Sebuah lagu mungkin dapat menjelaskan apa arti kesepian itu. Pada piringan emas ini, terdapat satu lagu berjudul “Dark Was the Night, Cold Was the Ground” yang merupakan buah karya dari penyanyi berkebangsaan Amerika Serikat bernama Blind Willie Johnson. Lagu itu secara tidak langsung menggambarkan kondisi kehidupan Willie Johnson yang selalu merasa kesepian hingga akhir hayat. Carl Sagan, ketua dari tim seleksi untuk isi piringan ini, menjelaskan bahwa lagu itu seolah menyerupai bagaimana kehidupan di Bumi bila dibandingkan dengan luasnya luar angkasa–bagaikan sebuah kelereng kecil berwarna biru yang berada di galaksi yang tak terhingga luasnya.

Memang, apa yang membuat manusia memiliki hasrat tinggi untuk mengeksplorasi bintang-bintang? Seorang psikolog bernama Abraham Maslow dalam jurnal Psychological Science mencetuskan teori kebutuhan. Dalam pemikirannya, rasa tidak puas mendorong adanya tindakan untuk memenuhi kebutuhan. Manusia sebagai makhluk yang tidak pernah puas memotivasi dirinya untuk dapat meraih apa yang diinginkan. Pada kasus ini, manusia seolah sedang mencapai hasratnya untuk bisa menjelajahi luar angkasa, tetapi di sisi lain seolah melupakan esensi literal planetnya sendiri. Menyesuaikan dengan pendapat Maslow, rasa tidak puas manusia menyebabkan terjadinya penjelajahan ke tempat yang sebelumnya belum pernah ditelusuri.

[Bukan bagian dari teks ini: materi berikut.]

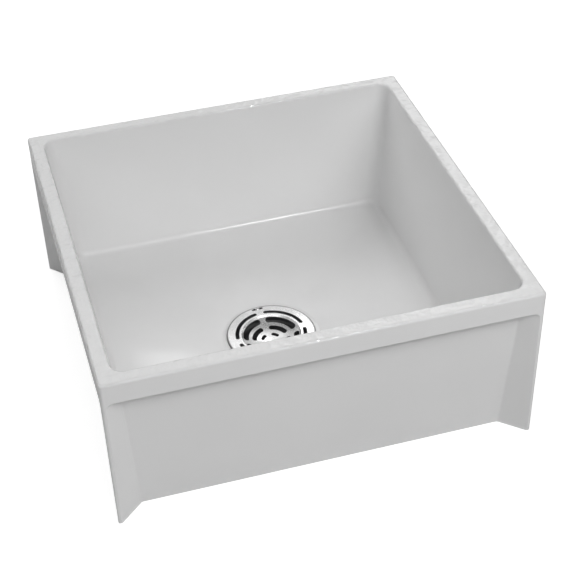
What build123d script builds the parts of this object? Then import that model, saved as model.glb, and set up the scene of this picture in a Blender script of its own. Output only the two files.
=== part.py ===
from build123d import *
import math
import os

os.makedirs("parts", exist_ok=True)

# Mop sink in millimetres.
# X runs to the right along the front, Y runs to the back and Z runs up.
# The origin is the middle of the basin, in the plane of the skirt's foot.

# Basin, outside
basin_side = 609.6
basin_height = 254.0
foot_inset = 3.0
corner_radius_top = 5.0
rim_outer_round = 4.0
fascia_height = 34.0

# Recessed panels between the corner fins
recess_depth_foot = 30.0
recess_depth_top = 17.9
fin_root_foot = 7.4
fin_root_top = 9.5
fin_strip_foot = 4.2
fin_strip_top = 6.4
recess_corner_radius = 9.0
fin_root_round = 4.0
opening_round = 1.0

# Channel behind the turned-down lip of the fascia
lip_wall = 8.0
ledge_thickness = 8.0
channel_setback = 0.6
channel_end_margin = 1.0

# Bowl
rim_width = 21.3
rim_inner_round = 3.5
bowl_corner_radius = 19.0
bowl_wall_lean = 27.0
bowl_foot_height = 42.5
bowl_cove_radius = 11.0

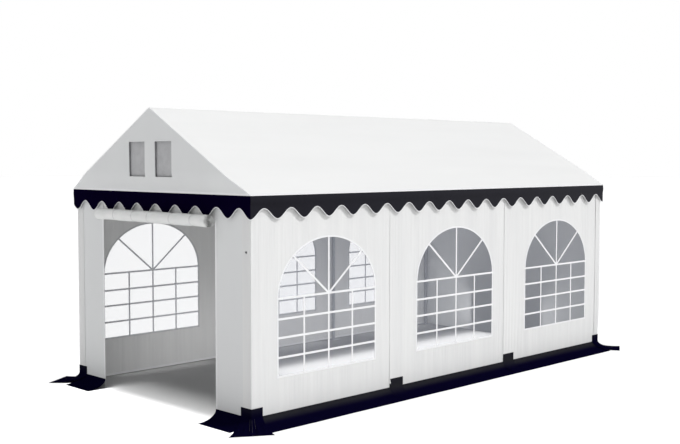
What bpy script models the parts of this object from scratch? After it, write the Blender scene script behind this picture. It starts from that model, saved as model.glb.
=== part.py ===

Padahal, lautan yang menutupi nyaris 70% Bumi sendiri belum sepenuhnya dieksplorasi. Dilansir dari Kompas, sejauh ini manusia baru melakukan pemetaan sebesar seperlima dari laut di Bumi. Benua Antartika pun baru dijelajahi pada awal tahun 1911. Bahkan sampai tulisan ini dibuat, Palung Mariana yang memiliki kedalaman hingga sebelas ribu meter saja belum berhasil ditelusuri sepenuhnya.

Lantas apa yang aneh? Semua kembali pada ego besar yang sudah menjadi sifat bawaan manusia. Ketika rasa tidak tahu menimbulkan ide dan konsep baru tentang arti kehidupan. Piringan emas yang ada pada Voyager seolah merupakan “kapsul waktu yang berada dalam lautan kosmik,” pertanda bahwa terdapat spesies cerdas dari planet Bumi sedang menunggu jawaban akan kehidupan di luar planetnya. Dalam kasus ini, esensi antara manusia dan Bumi mulai memudar dikarenakan hasrat lebih besar kepada luar angkasa. Kasarnya, rumah sendiri saja belum sepenuhnya kita pahami, tetapi sudah jumawa menjelajah tempat lain.

KawanWH, pada dasarnya manusia selalu diikuti oleh rasa penasaran akan hal-hal di luar pengetahuannya. Walaupun demikian, ambisi untuk mencari tahu jawaban itu seolah terlupakan oleh esensi kita sebagai makhluk berakal di Bumi, rumah kita. Kini, dengan semakin majunya teknologi, sedikit demi sedikit semua pertanyaan hanya menunggu waktu saja untuk bisa terjawab. Piringan emas Voyager seolah menjadi personifikasi dari hasrat manusia dalam misi pencarian kehidupan di luar Bumi.

Apabila dianalogikan sebagai jati diri, manusia pada titik ini sedang berada pada kegelisahan. Menemukan kehidupan di luar Bumi sehingga menyebabkan adanya ketidakpastian dalam hubungan manusia dan planet tempatnya berpijak. Karena itu, sembari mempersiapkan diri dalam menjelajah antariksa yang tak terhingga luasnya, alangkah baiknya untuk bisa mempertahankan terlebih dahulu esensi dasar antara manusia dan planetnya. Lautan masih sangat dalam untuk diarungi, ada banyak pulau di luar jangkauan manusia untuk ditelusuri.

Menurut KawanWH, apakah semua ini dapat dikaitkan pada esensi manusia pada planetnya yang telah hilang oleh sifat dan egonya? Atau apakah ini hanyalah sekadar salah paham antara sebuah spesies dan planet tempat tinggalnya?